Original wills were not infrequently also annotated with the date or approximate date of testator's death. Not until the eighteenth century was any indication of the monetary value of the testator's possessions noted.

Abstracting early wills does require some guesswork. One of the most difficult problems to be consistent about is where there is uncertainty of surname. It may be assumed that a wife shares her husband's surname, though a few foreigners do not seem to, presumably because by custom they retained their maiden name after marriage. Sons also have been assumed to share their father's surname even where this is not explicit, though on odd occasion a man may refer to his son when he means his stepson. Daughters, however, are more difficult.
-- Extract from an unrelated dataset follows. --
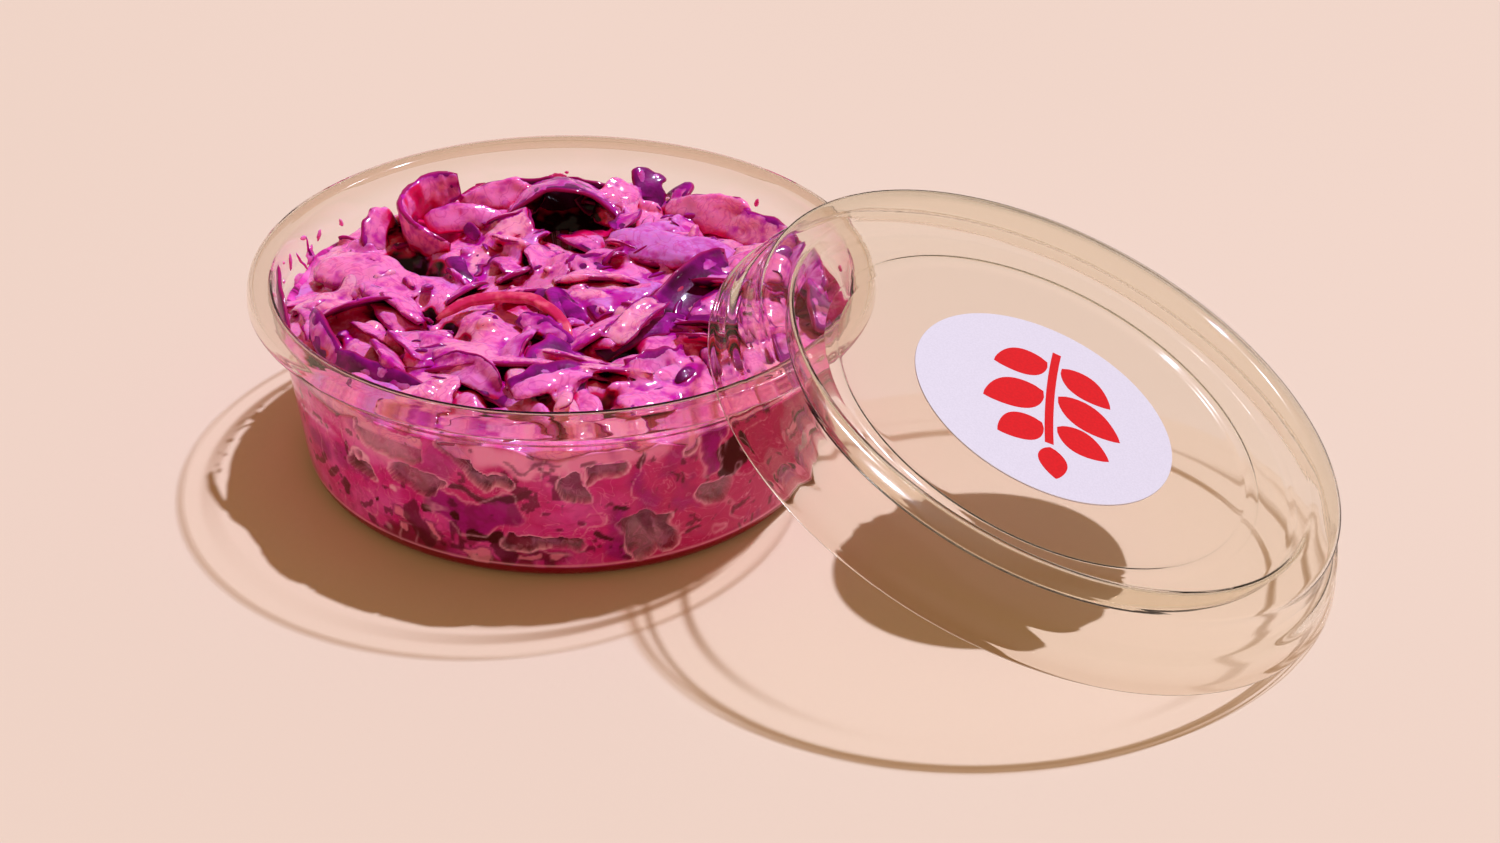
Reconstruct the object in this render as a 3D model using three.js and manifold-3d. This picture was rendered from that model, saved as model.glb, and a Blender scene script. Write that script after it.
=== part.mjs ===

Quite frequently a legacy is left to "my daughter Joan" with no indication of surname or whether she has married or not. Similarly with the wills of widows, it may be unclear with both sons and daughters whether they were the children of the last marriage of the testator or whether of an earlier when, of course, they will have a different surname. Because of the computerised indexing program used in these abstracts, it is necessary to assign a surname to anyone who is to appear in the index, and while I have tried to do this intelligently, in some cases the person clearly does not share the surname of the testator and, since I have been unable to assign a surname will not appear in the index. This is also the case of unrelated people (usually servants) for whom no surname is given in the register.